## WHAT IS EXPECTED
Copy all lines in which the word "else" can be found.

## RECORDS PROVIDED
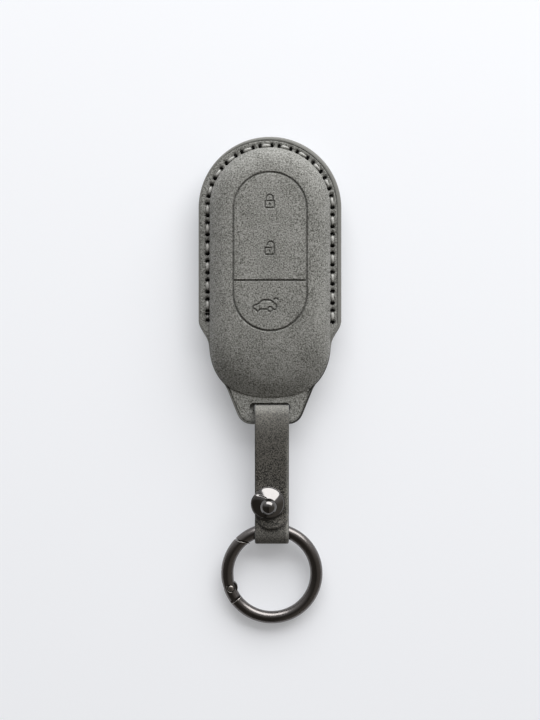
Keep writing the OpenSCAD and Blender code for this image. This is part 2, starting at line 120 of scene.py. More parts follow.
# %% Table
table_size = 60  # metres
lift_share = 0.26
bpy.ops.mesh.primitive_plane_add(size=table_size, location=(0, 0, -0.2 * mm))
table = bpy.context.object
table.name = "table"
paper, tree, shader = new_finish("matt_white_paper")
plug(shader, {"Base Color": linear("f5f7fb"), "Roughness": 0.9, "Specular IOR Level": 0.2})
shown_white = add_node(tree, "Emission", {"Color": linear("f8fafe"), "Strength": 1.0})
seen_by = add_node(tree, "LightPath")
direct_view = add_node(tree, "Math", {0: (seen_by, "Is Camera Ray"), 1: (seen_by, "Is Glossy Ray")},
                       operation="MAXIMUM")
lifted = add_node(tree, "Math", {0: (direct_view, "Value"), 1: lift_share}, operation="MULTIPLY")
sheet = add_node(tree, "MixShader", {0: (lifted, "Value"), 1: (shader, "BSDF"), 2: (shown_white, "Emission")})
plug(tree.nodes["Material Output"], {"Surface": (sheet, "Shader")})
table.data.materials.append(paper)
print("table", table_size, "m wide")

# %% Lamp and world
lamp_way, lamp_far = Vector((0.2, 0.8, 0.5)).normalized(), 1.35  # metres
lamp_w, lamp_h, lamp_watts = 2.0, 0.95, 32
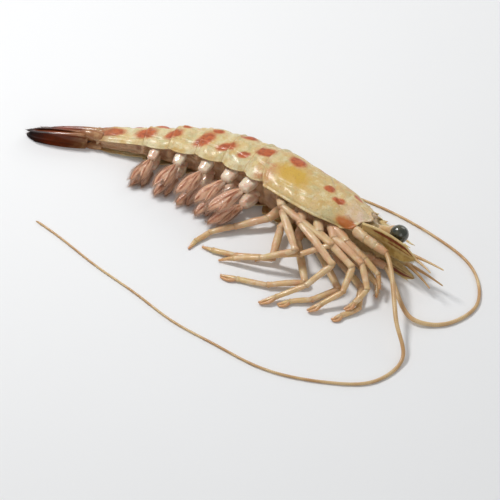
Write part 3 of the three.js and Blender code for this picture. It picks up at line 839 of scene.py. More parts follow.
def carapace(look, material):
    """The shield over head and thorax: the frame's section at each station, with its edges shifted along the axis,
    and with a keel, grooves, ridges and rims raised on it."""
    station = np.linspace(-1.4, CARAPACE + 1, 150)[:, None]
    girth = np.linspace(-1, 1, 181)[None]
    share = np.abs(girth)
    rear = np.maximum(0, 1 - np.maximum(station, 0) / 12)
    front = smooth(26, CARAPACE, station)
    grow = 1 + 0.045 * rear - 0.025 * smooth(-0.6, -1.4, station)
    s = station + rear * (-3.2 * np.sin(math.pi * share) + 4.5 * share**2) + front * front_shift(share)
    points = at(s, *flank(station, girth, grow, 1))
    a = share * CARAPACE_FLANK
    low = (1 - share) * (CARAPACE_FLANK - 1)
    keel = 0.8 * bell(a, 0.9) * smooth(4, 14, s) - 0.5 * bell(a - 2.7, 0.8) * smooth(4, 12, s)
    keel = keel + 0.28 * bell(a - 4.5, 0.9) * smooth(14, 24, s)
    grooves = sum(deep * bell(from_line(s, a, start, end), wide) for start, end, deep, wide in GROOVES)
    ridges = sum(high * bell(from_line(s, a, start, end), wide) for start, end, high, wide in RIDGES)
    rims = (0.3 * bell(station + 0.9, 0.5) - 0.18 * bell(station - 0.7, 0.7) + 0.26 * bell(low - 0.6, 0.5)
            - 0.14 * bell(low - 2, 0.6) + 0.22 * bell(station - CARAPACE - 0.5, 0.5))
    dents = look.dents / MM * (0.6 * uneven(points, 6, 3) + uneven(points, 17, 4))
    points = settle(raise_relief(points, keel - grooves + ridges + rims + 0.5 * dents))
    skin = Skin(*SHELL_FIELDS)
    rim = np.maximum(bell(station + 1.4, 0.7), 0.6 * bell(low, 0.8)) + 0.3 * grooves
    skin.grid(points, rim=rim, **shell_fields(s, girth))
    return skin.make("carapace", material, "shell", wall=look.wall / MM)


def rostrum(material):
    """A thin blade along the back: a lens-shaped section between its crest, with teeth that rise over half their
    pitch and hook forward, and its keel, which thins out to the tip."""
    start, teeth = 17.0, 8
    pitch = (ROSTRUM_TIP - 5 - start) / teeth
    s = np.linspace(start, ROSTRUM_TIP, 420)[:, None]
    phase = np.mod((s - start) / pitch - 0.3, 1)
    toothed = smooth(start + 0.2 * pitch, start + 0.35 * pitch, s) * smooth(ROSTRUM_TIP - 4.4, ROSTRUM_TIP - 5, s)
    rise = np.where(phase < 0.5, (phase / 0.5) ** 1.5, np.clip(1 - (phase - 0.5) / 0.08, 0, 1)) * toothed
    left = (ROSTRUM_TIP - s) / (ROSTRUM_TIP - start)
    top = back_height(np.minimum(s, 48)) + 0.5 - 0.11 * np.maximum(0, s - 48) + 0.3 * toothed + 1.2 * rise
    keel = np.where(s < CARAPACE, 2, 0.5 + 3.1 * np.minimum(1, left / 0.45)) * smooth(0, 0.03, left)
    keel = np.maximum(keel * smooth(0, 0.06, 1 - left), 0.06) + 0.3 * toothed + 1.2 * rise
    thick = 0.12 + 1.1 * np.minimum(1, left * 1.6)
    angle = turns(20)
    high = 0.5 + 0.5 * np.cos(angle)
    up = top - keel * (1 - high)
    side = thick * np.sin(angle) * (1 - 0.65 * high**2)
    points = at(s + 0.55 * rise * high**3, up, side)
    skin = Skin(*SHELL_FIELDS)
    skin.grid(points, closed=True, rim=0.8 * rise * high**2, **shell_fields(s, np.zeros(1)))
    hairs = np.flatnonzero((phase[:, 0] > 0.6) & (phase[:, 0] < 0.95) & (toothed[:, 0] > 0.5))[::3]
    roots = at(s[hairs, 0], top[hairs, 0], 0)
    spikes(skin, roots, roots + 1.1 * direction(50, 1, 0) + 0.7 * (at(51, 0, 0) - at(50, 0, 0)), 0.05, rim=0.7)
    return skin.make("rostrum", material, "shell")


def abdomen_plate(look, material, index):
    """One plate of the abdomen: the frame's section from its raised back rim to the front edge that slips under the
    plate before it, with a groove across, a rounded lobe on each side, and a keel on the last four, which lies
    between two hollows on the last three."""
    size = SEGMENTS[index]
    last = index == len(SEGMENTS) - 1
    start = -sum(SEGMENTS[:index])
    u = np.linspace(1, 0, round(size * 3.2) + 8)[:, None]
    girth = np.linspace(-1, 1, 151)[None]
    share = np.abs(girth)
    s = start + 1.6 * (1 - u) - u * size
    grow = 0.93 + 0.08 * u**0.6 - 0.02 * smooth(0.93, 1, u)
    lobe = np.sin(math.pi * np.clip(u, 0.04, 0.96)) ** 0.6
    skirt = 0.92 if last else 0.74 + 0.26 * lobe
    points = at(s, *flank(s, girth, grow, skirt))
    a = share * ABDOMEN_FLANK * back_height(s)
    low = (1 - share) * ABDOMEN_FLANK * back_height(s)
    behind = (1 - u) * size
    rims = 0.26 * bell(behind - 0.5, 0.42) - 0.16 * bell(behind - 1.6, 0.6) + 0.24 * bell(low - 0.5, 0.5)
    across = 0.32 * bell(behind - 0.62 * size, 0.8) * smooth(0.72, 0.5, share) - 0.2 * bell(behind - 0.3 * size, 2.2)
    hinge = 0.45 * bell(np.hypot(behind - 1.4, a - 1.74 * back_height(s)), 1.0)
    fold = 0.3 * bell(a - 1.86 * back_height(s) - 0.12 * behind, 0.8) * smooth(0, 3, behind)
    keel = KEELS[index] * bell(a, 0.75)
    keel = keel - (0.45 * keel.max() / max(KEELS) * bell(a - 2.0, 0.8) if index > 2 else 0)
    dents = look.dents / MM * (0.7 * uneven(points, 5, 20 + index) + 0.8 * uneven(points, 12, 40 + index))
    points = settle(raise_relief(points, rims - across + hinge - fold + keel + 0.6 * dents * smooth(0, 1.5, behind)))
    skin = Skin(*SHELL_FIELDS)
    rim = np.maximum(bell(behind, 0.6), 0.5 * bell(low, 0.6)) + 0.4 * bell(behind - 1.7, 0.5)
    skin.grid(points, rim=rim, **shell_fields(s, girth))
    return skin.make(f"abdomen_plate_{index + 1}", material, "shell", wall=look.wall / MM)


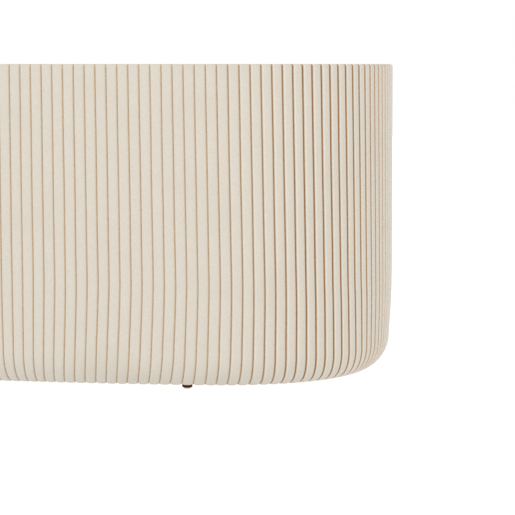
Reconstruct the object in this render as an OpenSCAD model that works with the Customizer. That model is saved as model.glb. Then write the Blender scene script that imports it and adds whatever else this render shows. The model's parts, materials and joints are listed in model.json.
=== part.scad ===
// Oval upholstered pouffe: a wooden frame under foam, dressed in wide-wale cord cloth.
// Units are millimetres. +Z is up, +X runs along the length and -Y is the front.
// The origin is on the floor, under the middle of the pouffe.

/* [Body] */
// Length of the pouffe, end to end
body_length = 800; // [740:10:860]
// Depth of the pouffe, front to back
body_depth = 516; // [496:4:536]
// Height from the floor to the top edge and to the middle of the seat
body_height = 440; // [410:10:490]
// Radius of the long front and back faces, seen from above
front_radius = 1800; // [1400:50:2200]
// Radius of the four corners, seen from above
corner_radius = 230; // [200:5:245]
// Radius of the two ends, seen from above
end_radius = 300; // [285:5:340]
// Radius with which the bottom edge turns under
base_round = 54; // [46:2:66]
// Rise of the middle of the seat above the seam round it
crown_rise = 6; // [4:1:10]

/* [Upholstery] */
// Thickness of the cord cloth, ribs included
cloth_thick = 3; // [2:0.5:4]
// Thickness of the polyester wadding under the cloth
wadding_thick = 6; // [4:1:8]
// Thickness of the foam round the sides
side_foam_thick = 20; // [14:1:24]
// Thickness of the foam under the seat
seat_foam_thick = 60; // [40:5:80]
// Width of the side cloth that folds over the top edge
top_fold_width = 6; // [5:0.5:8]
// Radius of the piping in the seam round the seat
welt_radius = 4; // [3:0.5:4.5]
// Width of the hem that lies flat under the base
hem_width = 32; // [28:2:40]

/* [Frame] */
// Thickness of the plywood base board
base_board_thick = 18; // [12:1:21]
// Thickness of the plywood ring under the seat
ring_thick = 15; // [12:1:18]
// Width of the ring and of the upright formers
ring_width = 60; // [50:2:64]
// Thickness of each plywood former
former_thick = 18; // [12:1:21]
// Thickness of the hardboard skin round the formers
panel_thick = 3; // [2:0.5:4]
// Width of each webbing strip
webbing_width = 50; // [40:5:55]
// Spacing of the webbing strips
webbing_pitch = 70; // [66:1:72]

/* [Glides] */
// Height of each nail-on glide
glide_height = 6; // [4:0.5:8]
// Radius of each glide
glide_radius = 7; // [6:0.5:9]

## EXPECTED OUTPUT
    skirt = 0.92 if last else 0.74 + 0.26 * lobe
    keel = keel - (0.45 * keel.max() / max(KEELS) * bell(a - 2.0, 0.8) if index > 2 else 0)
Reconstruct the object in this render as an OpenSCAD model that works with the Customizer. That model is saved as model.glb. Then write the Blender scene script that imports it and adds whatever else this render shows. The model's parts, materials and joints are listed in model.json.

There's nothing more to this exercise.